PROBLEM DESCRIPTION: Extract all of the data and reproduce it precisely.

DATASET CONTENT:
---------------

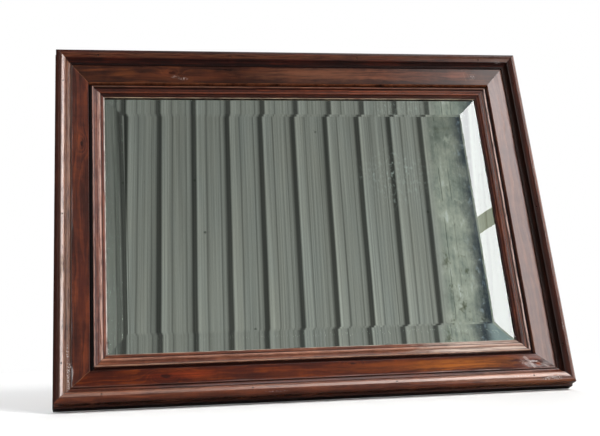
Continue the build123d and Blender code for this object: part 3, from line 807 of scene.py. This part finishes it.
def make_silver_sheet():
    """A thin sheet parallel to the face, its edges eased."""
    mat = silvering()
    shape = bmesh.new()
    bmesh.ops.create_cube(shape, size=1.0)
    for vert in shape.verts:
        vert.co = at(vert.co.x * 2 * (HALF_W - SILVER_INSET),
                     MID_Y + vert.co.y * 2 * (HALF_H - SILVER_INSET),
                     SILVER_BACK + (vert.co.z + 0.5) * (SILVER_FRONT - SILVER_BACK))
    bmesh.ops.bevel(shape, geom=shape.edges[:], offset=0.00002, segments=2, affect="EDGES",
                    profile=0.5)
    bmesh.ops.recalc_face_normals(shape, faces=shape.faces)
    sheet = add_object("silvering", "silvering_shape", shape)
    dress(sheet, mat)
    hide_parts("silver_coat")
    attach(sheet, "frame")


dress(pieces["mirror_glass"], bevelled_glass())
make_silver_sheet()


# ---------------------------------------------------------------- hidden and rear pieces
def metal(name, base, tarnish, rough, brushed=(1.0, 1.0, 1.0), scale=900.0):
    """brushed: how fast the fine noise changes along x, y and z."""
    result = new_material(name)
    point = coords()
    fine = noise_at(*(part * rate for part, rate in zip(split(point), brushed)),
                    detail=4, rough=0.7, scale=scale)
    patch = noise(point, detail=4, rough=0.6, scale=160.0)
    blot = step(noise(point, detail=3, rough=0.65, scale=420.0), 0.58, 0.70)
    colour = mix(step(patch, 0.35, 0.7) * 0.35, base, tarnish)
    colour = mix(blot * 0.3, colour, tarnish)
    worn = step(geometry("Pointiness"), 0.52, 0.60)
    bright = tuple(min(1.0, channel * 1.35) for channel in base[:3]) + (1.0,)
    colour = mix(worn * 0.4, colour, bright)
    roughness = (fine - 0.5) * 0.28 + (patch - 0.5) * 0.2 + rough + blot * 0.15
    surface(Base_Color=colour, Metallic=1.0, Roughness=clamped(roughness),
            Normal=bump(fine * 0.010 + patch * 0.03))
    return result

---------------

SOLUTION:
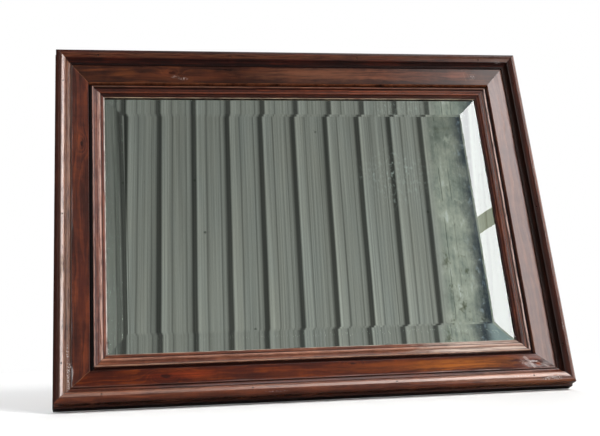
Continue the build123d and Blender code for this object: part 3, from line 807 of scene.py. This part finishes it.
def make_silver_sheet():
    """A thin sheet parallel to the face, its edges eased."""
    mat = silvering()
    shape = bmesh.new()
    bmesh.ops.create_cube(shape, size=1.0)
    for vert in shape.verts:
        vert.co = at(vert.co.x * 2 * (HALF_W - SILVER_INSET),
                     MID_Y + vert.co.y * 2 * (HALF_H - SILVER_INSET),
                     SILVER_BACK + (vert.co.z + 0.5) * (SILVER_FRONT - SILVER_BACK))
    bmesh.ops.bevel(shape, geom=shape.edges[:], offset=0.00002, segments=2, affect="EDGES",
                    profile=0.5)
    bmesh.ops.recalc_face_normals(shape, faces=shape.faces)
    sheet = add_object("silvering", "silvering_shape", shape)
    dress(sheet, mat)
    hide_parts("silver_coat")
    attach(sheet, "frame")


dress(pieces["mirror_glass"], bevelled_glass())
make_silver_sheet()


# ---------------------------------------------------------------- hidden and rear pieces
def metal(name, base, tarnish, rough, brushed=(1.0, 1.0, 1.0), scale=900.0):
    """brushed: how fast the fine noise changes along x, y and z."""
    result = new_material(name)
    point = coords()
    fine = noise_at(*(part * rate for part, rate in zip(split(point), brushed)),
                    detail=4, rough=0.7, scale=scale)
    patch = noise(point, detail=4, rough=0.6, scale=160.0)
    blot = step(noise(point, detail=3, rough=0.65, scale=420.0), 0.58, 0.70)
    colour = mix(step(patch, 0.35, 0.7) * 0.35, base, tarnish)
    colour = mix(blot * 0.3, colour, tarnish)
    worn = step(geometry("Pointiness"), 0.52, 0.60)
    bright = tuple(min(1.0, channel * 1.35) for channel in base[:3]) + (1.0,)
    colour = mix(worn * 0.4, colour, bright)
    roughness = (fine - 0.5) * 0.28 + (patch - 0.5) * 0.2 + rough + blot * 0.15
    surface(Base_Color=colour, Metallic=1.0, Roughness=clamped(roughness),
            Normal=bump(fine * 0.010 + patch * 0.03))
    return result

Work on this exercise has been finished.